Task: Copy exactly, please, the lines of the data from its start through the line containing "COVER_TOP_RADIUS = 10.0".

Data segment:
↓
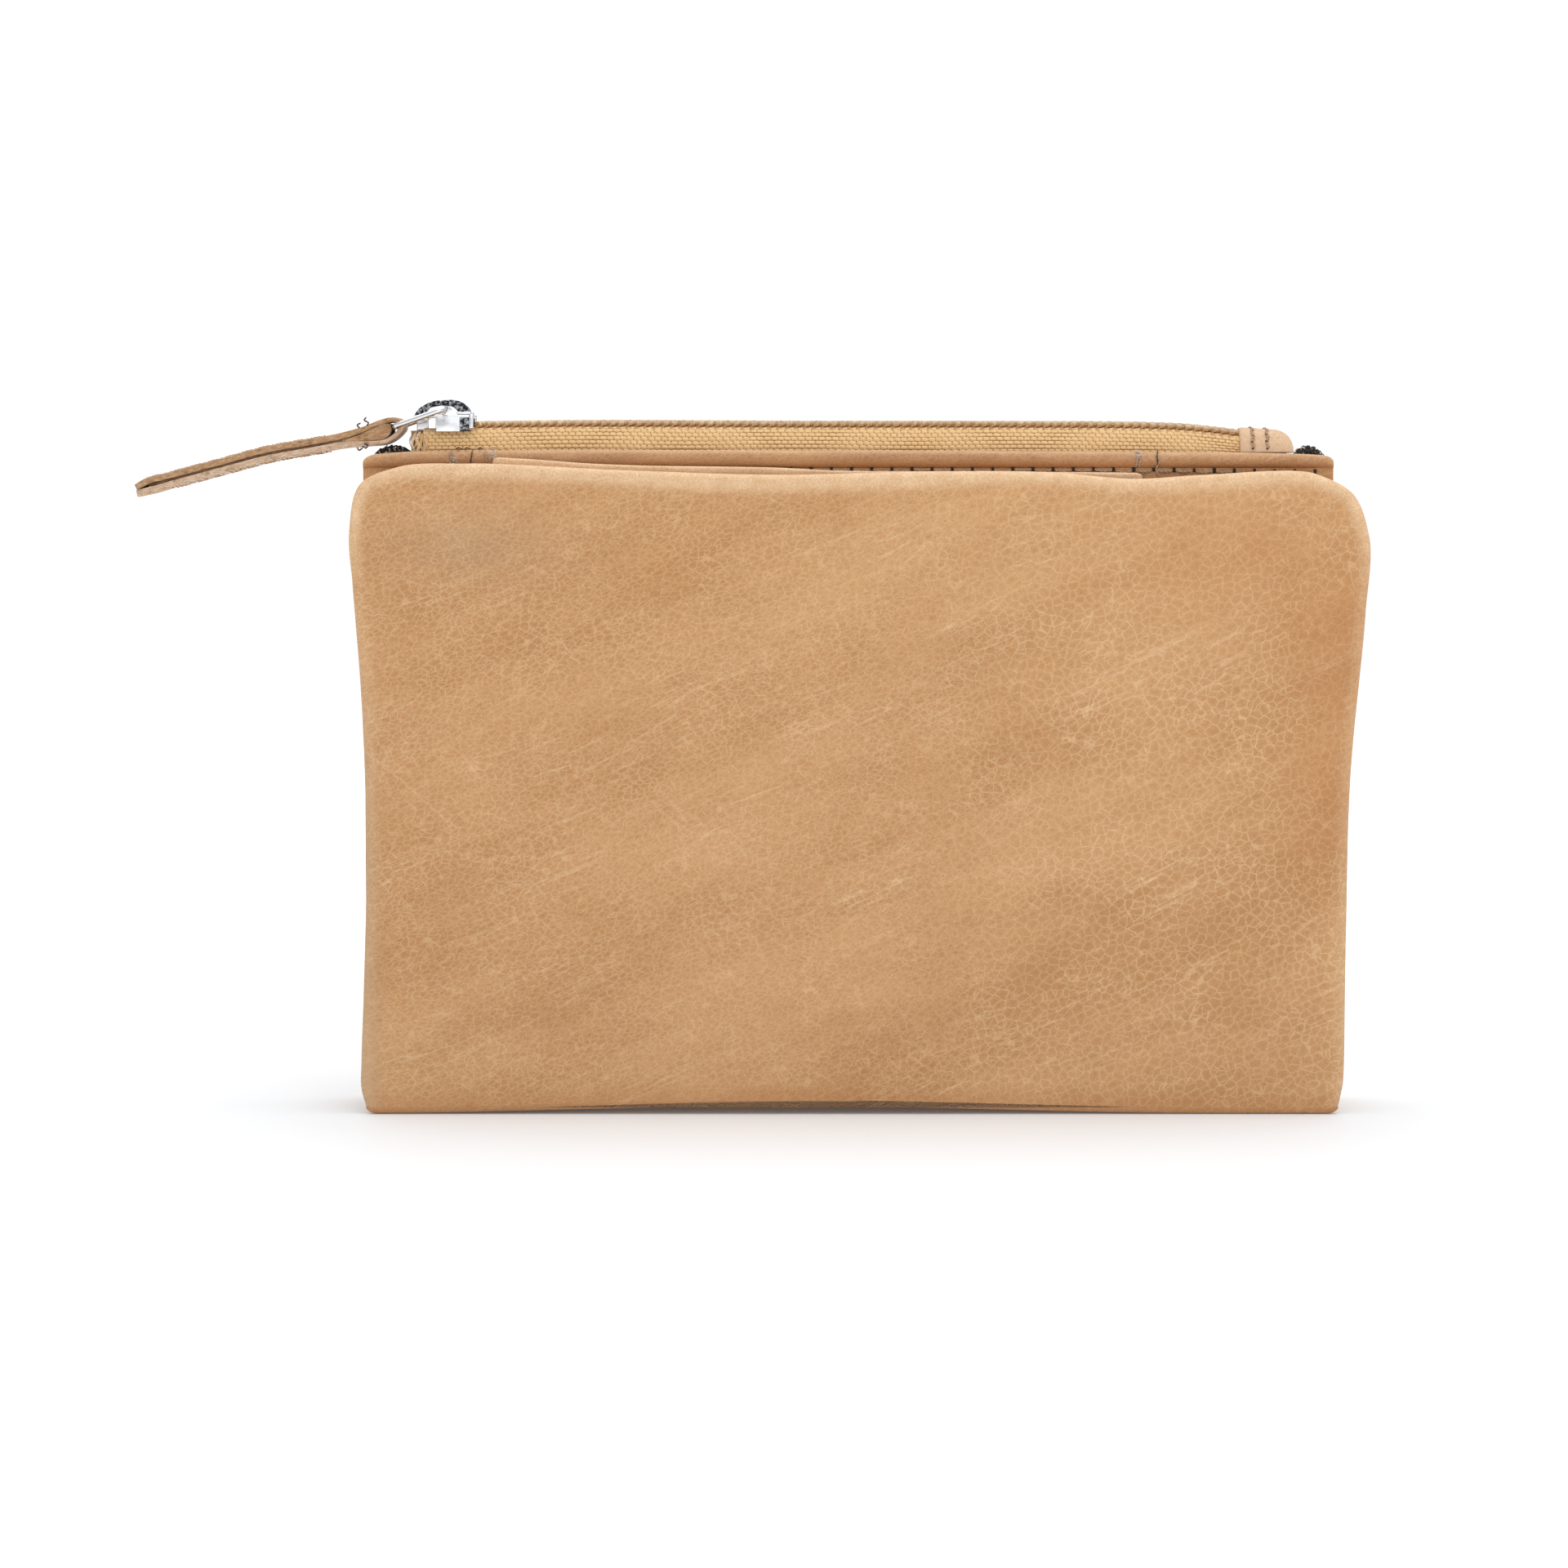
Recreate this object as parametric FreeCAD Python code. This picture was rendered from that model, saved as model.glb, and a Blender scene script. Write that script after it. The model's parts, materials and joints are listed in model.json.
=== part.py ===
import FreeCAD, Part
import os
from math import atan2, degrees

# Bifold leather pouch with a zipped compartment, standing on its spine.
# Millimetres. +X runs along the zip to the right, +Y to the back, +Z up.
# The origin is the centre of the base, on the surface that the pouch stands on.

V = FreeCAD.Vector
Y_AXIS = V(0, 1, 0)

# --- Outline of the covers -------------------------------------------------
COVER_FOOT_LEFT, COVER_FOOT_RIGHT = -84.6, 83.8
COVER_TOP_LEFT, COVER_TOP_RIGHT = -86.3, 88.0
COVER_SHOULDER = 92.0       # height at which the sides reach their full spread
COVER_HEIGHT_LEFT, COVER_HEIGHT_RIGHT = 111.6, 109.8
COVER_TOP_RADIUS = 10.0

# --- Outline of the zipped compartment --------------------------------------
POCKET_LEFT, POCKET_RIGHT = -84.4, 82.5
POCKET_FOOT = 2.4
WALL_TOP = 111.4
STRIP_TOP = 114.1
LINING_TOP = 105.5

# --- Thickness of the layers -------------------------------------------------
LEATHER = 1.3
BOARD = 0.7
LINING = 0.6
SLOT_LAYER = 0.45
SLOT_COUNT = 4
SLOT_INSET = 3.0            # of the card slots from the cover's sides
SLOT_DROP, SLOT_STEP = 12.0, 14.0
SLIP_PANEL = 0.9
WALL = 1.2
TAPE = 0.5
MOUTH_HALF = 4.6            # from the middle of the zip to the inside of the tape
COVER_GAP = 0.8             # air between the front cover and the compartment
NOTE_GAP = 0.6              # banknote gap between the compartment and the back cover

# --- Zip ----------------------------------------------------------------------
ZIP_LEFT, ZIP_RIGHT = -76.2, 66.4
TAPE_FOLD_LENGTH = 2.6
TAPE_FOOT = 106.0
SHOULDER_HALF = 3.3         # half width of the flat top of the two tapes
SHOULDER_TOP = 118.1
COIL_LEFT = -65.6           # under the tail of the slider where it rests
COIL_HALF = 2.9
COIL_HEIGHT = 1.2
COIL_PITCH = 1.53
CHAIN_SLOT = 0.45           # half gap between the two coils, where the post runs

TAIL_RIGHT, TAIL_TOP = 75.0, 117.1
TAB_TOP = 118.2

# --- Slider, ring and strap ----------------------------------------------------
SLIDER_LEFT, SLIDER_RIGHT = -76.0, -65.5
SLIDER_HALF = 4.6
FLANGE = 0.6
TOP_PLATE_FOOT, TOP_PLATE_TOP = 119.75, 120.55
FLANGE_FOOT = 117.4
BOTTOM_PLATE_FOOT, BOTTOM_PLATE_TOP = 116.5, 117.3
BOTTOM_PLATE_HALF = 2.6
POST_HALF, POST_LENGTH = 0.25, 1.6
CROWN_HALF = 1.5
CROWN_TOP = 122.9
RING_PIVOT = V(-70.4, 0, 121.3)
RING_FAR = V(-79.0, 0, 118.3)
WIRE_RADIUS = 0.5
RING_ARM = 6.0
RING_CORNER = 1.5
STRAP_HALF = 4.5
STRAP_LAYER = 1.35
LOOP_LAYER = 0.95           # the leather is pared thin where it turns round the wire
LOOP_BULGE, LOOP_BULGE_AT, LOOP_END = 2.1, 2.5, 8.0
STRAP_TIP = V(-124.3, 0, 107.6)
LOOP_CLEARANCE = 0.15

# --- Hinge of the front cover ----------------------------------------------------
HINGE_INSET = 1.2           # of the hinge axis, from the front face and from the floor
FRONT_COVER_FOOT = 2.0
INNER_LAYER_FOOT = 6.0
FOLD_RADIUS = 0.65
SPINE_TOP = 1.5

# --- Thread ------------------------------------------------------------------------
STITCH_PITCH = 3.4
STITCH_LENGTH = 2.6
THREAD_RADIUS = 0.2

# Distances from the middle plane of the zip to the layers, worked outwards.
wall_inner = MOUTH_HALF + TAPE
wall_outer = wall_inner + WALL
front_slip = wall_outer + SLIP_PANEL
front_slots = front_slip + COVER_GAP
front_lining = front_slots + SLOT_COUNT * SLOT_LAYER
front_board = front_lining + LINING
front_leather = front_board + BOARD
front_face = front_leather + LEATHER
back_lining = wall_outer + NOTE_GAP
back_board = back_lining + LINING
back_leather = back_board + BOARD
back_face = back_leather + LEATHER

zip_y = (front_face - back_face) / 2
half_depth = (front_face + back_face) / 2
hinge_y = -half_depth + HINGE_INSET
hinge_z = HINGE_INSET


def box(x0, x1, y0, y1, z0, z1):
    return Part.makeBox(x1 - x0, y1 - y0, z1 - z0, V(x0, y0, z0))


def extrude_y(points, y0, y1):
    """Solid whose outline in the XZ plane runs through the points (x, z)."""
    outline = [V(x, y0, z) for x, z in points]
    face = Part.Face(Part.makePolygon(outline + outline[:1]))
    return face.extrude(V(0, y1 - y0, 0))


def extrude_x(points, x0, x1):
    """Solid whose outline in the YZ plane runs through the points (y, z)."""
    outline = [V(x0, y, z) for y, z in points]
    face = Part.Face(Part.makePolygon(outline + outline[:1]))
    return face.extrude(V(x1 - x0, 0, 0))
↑
Task response:
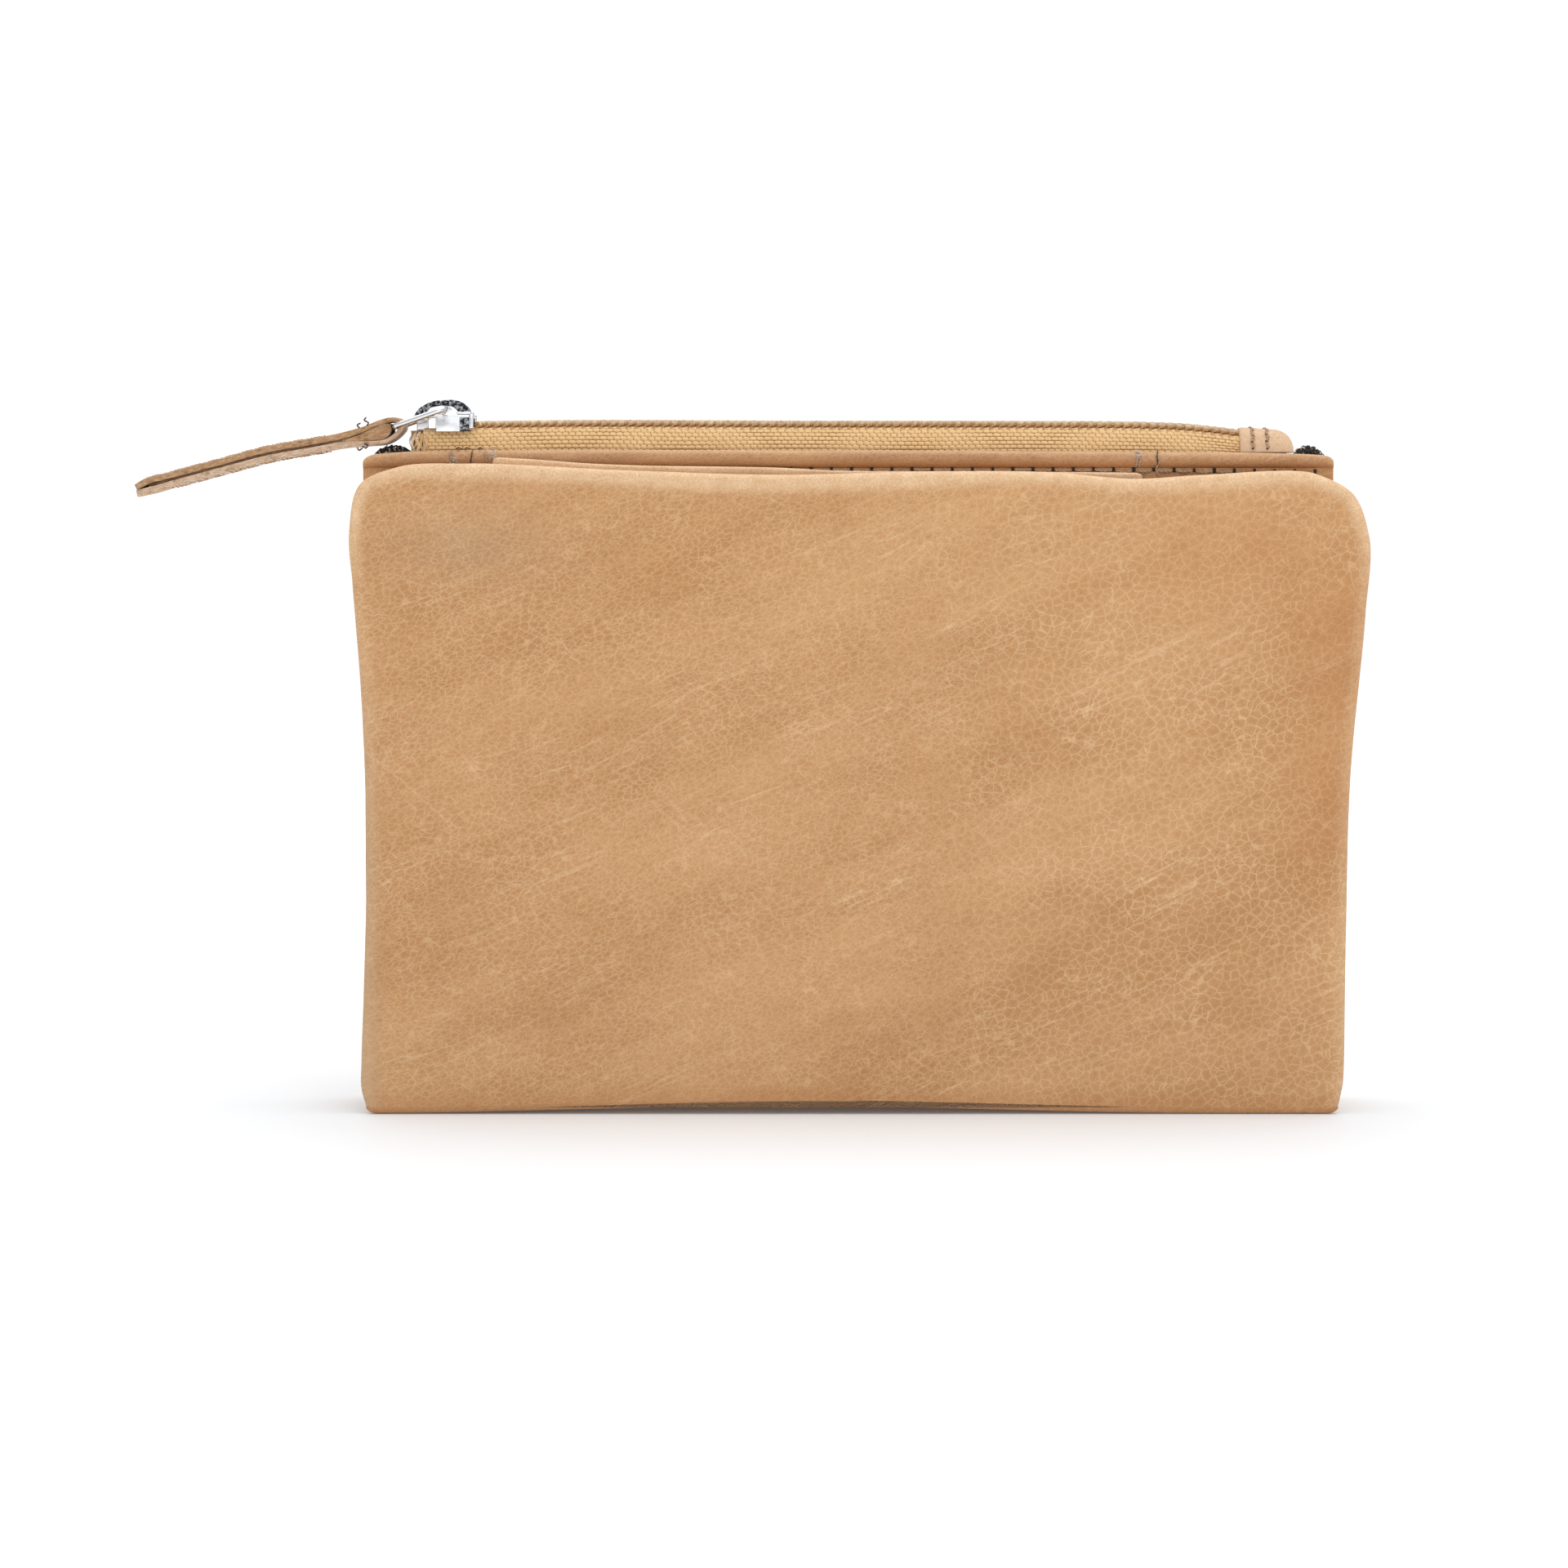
Recreate this object as parametric FreeCAD Python code. This picture was rendered from that model, saved as model.glb, and a Blender scene script. Write that script after it. The model's parts, materials and joints are listed in model.json.
=== part.py ===
import FreeCAD, Part
import os
from math import atan2, degrees

# Bifold leather pouch with a zipped compartment, standing on its spine.
# Millimetres. +X runs along the zip to the right, +Y to the back, +Z up.
# The origin is the centre of the base, on the surface that the pouch stands on.

V = FreeCAD.Vector
Y_AXIS = V(0, 1, 0)

# --- Outline of the covers -------------------------------------------------
COVER_FOOT_LEFT, COVER_FOOT_RIGHT = -84.6, 83.8
COVER_TOP_LEFT, COVER_TOP_RIGHT = -86.3, 88.0
COVER_SHOULDER = 92.0       # height at which the sides reach their full spread
COVER_HEIGHT_LEFT, COVER_HEIGHT_RIGHT = 111.6, 109.8
COVER_TOP_RADIUS = 10.0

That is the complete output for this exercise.